Calculating Acceleration of Point P Relative to O

[Melawrghk]

Homework Statement

Point P rotates around the center O at a constant rate.The magnitude of the velocity of point P relative to O is 3.7 m/s and the distance between the two points is 90 mm. What are the magnitudes of (a) normal and (b) tangential components of the acceleration of P relative to O?

Homework Equations

a_n = v²/r

The Attempt at a Solution

So I was able to find the normal component of acceleration using the formula a_n = v²/r and got value of 152.11 m/s/s. But for tangential component, I'm confused, the point doesn't actually accelerate (it travels at a constant speed).

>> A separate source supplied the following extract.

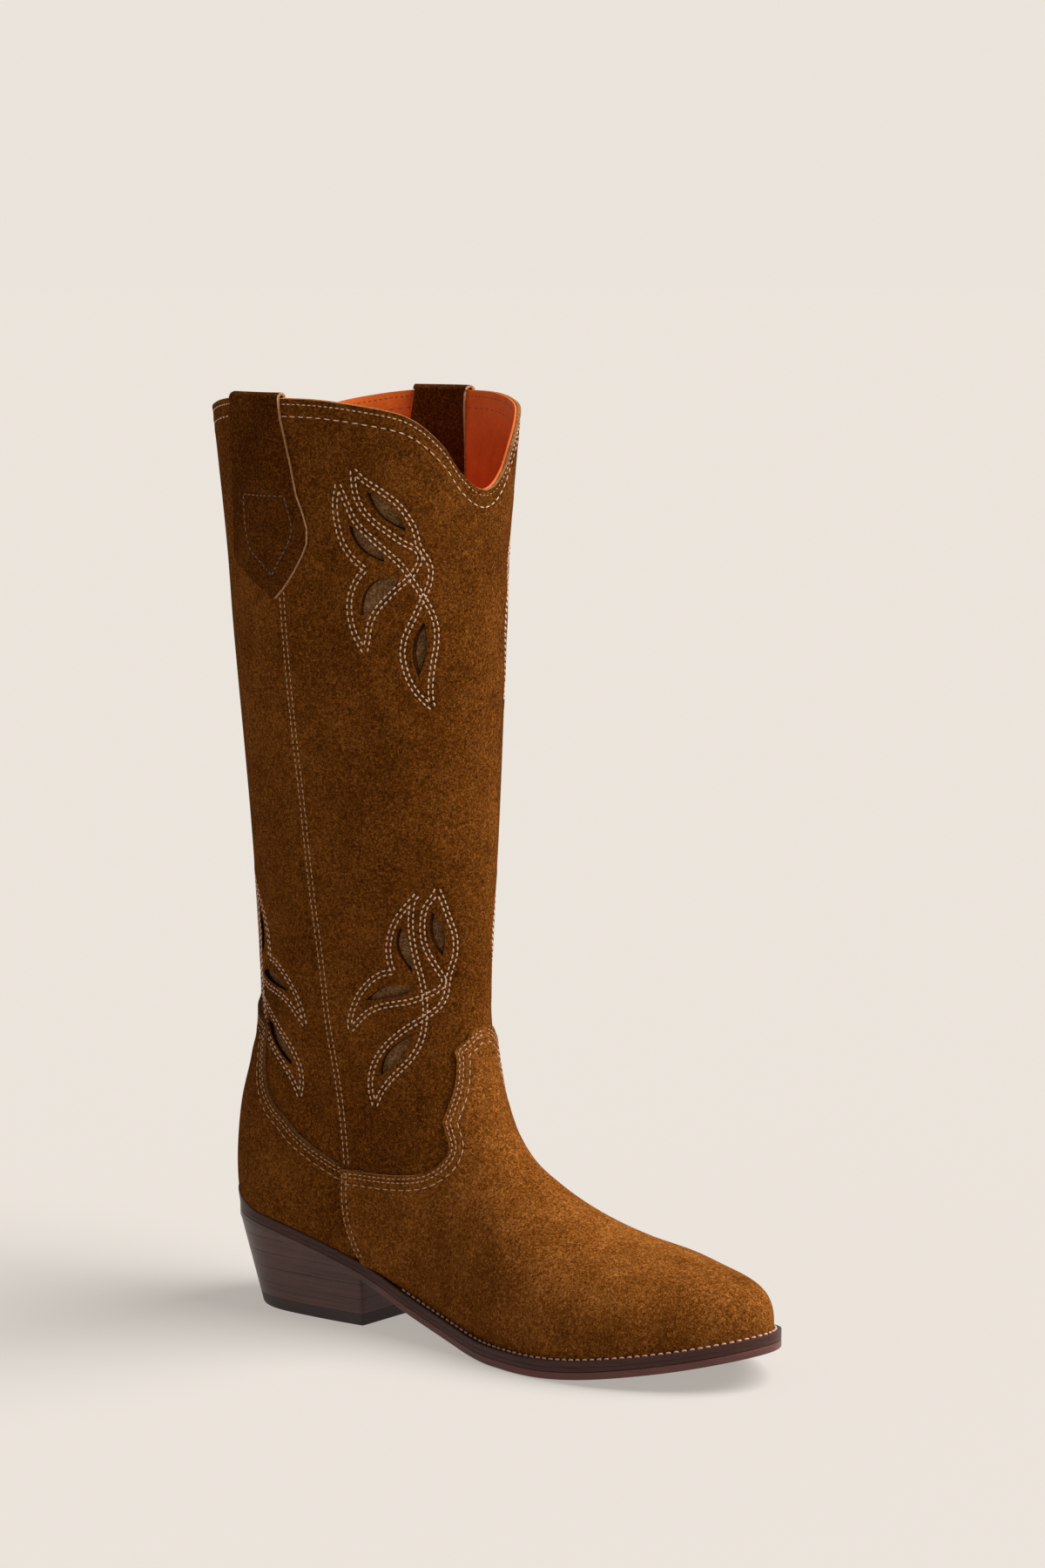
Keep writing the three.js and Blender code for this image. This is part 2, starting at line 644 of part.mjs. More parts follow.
// ---- heel ----
function heelBlock() {
  const top = feather(gradeY(2)) + soleUnderside;
  const breast = gradeY(heelBreast);
  const back = Math.min(...soleOutline.map(([, y]) => y));
  const rings = [0, 1].map((share) => {
    const down = 1 - share;
    return soleOutline
      .filter(([, y]) => y < breast + 30)
      .map(([x, y]) => {
        const slide = (heelBackSlope * down * Math.max(0, breast - y)) / (breast - back);
        return new THREE.Vector3(x * (1 - heelTaper * down), -(y + slide), top * share);
      });
  });
  const block = solidFrom(skin(rings));
  const front = [[pastBack, belowGround], [breast, belowGround], [breast, pastTop], [pastBack, pastTop]];
  return block.intersect(sidePrism(front)).subtract(band(soleUnderside - gap, pastTop, ...whole));
}

function buildHeel() {
  const block = heelBlock();
  const slice = (from, to) => {
    const corners = [[pastBack, from], [pastToe, from], [pastToe, to], [pastBack, to]];
    return block.intersect(sidePrism(corners));
  };
  place("top_lift", slice(-1, topLiftThickness), heelRubber);
  const highest = feather(gradeY(2)) + soleUnderside - gap;
  const pitch = (highest - topLiftThickness) / heelLifts;
  for (let i = 0; i < heelLifts; i++) {
    const from = topLiftThickness + pitch * i + gap;
    const to = i + 1 < heelLifts ? topLiftThickness + pitch * (i + 1) : pastTop;
    place(`heel_lift_${i + 1}`, drill(slice(from, to)), heelLeather);
  }
  nailSpots().forEach((spot, i) => {
    place(`heel_nail_${i + 1}`, post(spot, nailRadius, nailFoot, fastenerTop(spot[1])), brass);
  });
  place("heel_screw", post(screwSpot, screwRadius, nailFoot, fastenerTop(screwSpot[1])), steel);
}

buildShaft();
buildLinings();
buildFoot();
buildStiffeners();
buildUnderlays();
buildStraps();
buildSoles();
buildWelt();
buildInside();
buildHeel();

// The origin is on the ground under the middle of the boot's box.
const box = new THREE.Box3().setFromObject(boot);
boot.position.set(-(box.min.x + box.max.x) / 2, -(box.min.y + box.max.y) / 2, -box.min.z);
const part = new THREE.Group();
part.add(boot);

export default part;
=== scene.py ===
# A pull-on cowboy boot: suede shaft and foot, cut-out leaves, stitching, welt, sole and stacked heel.
# Values below are millimetres. Side-view points are written (y, z), with y counted forward from the
# back of the heel. The lateral side of the boot is -1 and the medial side +1.
import math
import random

import bmesh
import bpy
import numpy as np
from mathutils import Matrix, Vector, kdtree


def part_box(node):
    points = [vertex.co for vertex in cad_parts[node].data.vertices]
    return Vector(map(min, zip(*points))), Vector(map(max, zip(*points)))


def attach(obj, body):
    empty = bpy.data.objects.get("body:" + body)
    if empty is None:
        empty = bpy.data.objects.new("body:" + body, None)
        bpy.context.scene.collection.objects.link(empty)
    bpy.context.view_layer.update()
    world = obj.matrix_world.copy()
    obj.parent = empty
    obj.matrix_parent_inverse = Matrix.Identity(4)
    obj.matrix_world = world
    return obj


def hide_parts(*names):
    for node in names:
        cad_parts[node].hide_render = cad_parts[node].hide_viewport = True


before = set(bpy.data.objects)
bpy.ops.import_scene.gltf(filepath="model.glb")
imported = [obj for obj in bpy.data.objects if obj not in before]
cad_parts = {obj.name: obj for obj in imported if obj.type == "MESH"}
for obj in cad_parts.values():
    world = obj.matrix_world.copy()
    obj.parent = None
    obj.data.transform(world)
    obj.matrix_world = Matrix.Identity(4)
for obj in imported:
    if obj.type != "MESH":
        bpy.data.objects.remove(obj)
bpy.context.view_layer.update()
mm = 0.001
random.seed(7)
print("boot: frame loaded")

# camera, floor and light
view = {
    "place": (-1.3913, -1.1130, 0.4556),  # metres
    "heading": -51.58,  # degrees from +Y
    "pitchDown": 7.13,
    "lens": 99.6,
    "floorColour": (0.235, 0.222, 0.208, 1),
    "floorGlow": (0.405, 0.378, 0.347, 1),  # keeps the paper pale inside the boot's shadow
    "floorRadius": 40.0,
}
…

So does that mean that a_t would equal to zero? Or am I misunderstanding something here?

Thank you!

 

[fluidistic]

I think you are right, the tangential acceleration of point P must be \frac{0m}{s^2} otherwise it's SPEED (and not velocity as written) wouldn't be a constant with respect to point 0.

 

[Melawrghk]

Sweet, thanks!

This is for another question, but I don't want to open another topic. So I'm given equation of a path through which the particle travels y=0.2sin(pi*x) and it has a uniform speed in the x direction of 2 m/s. We're required to find velocity at x=0.25. So can I take the derivative of the path equation in order to find vertical velocity of the particle? And then combine the two (x&y direction) to find resultant?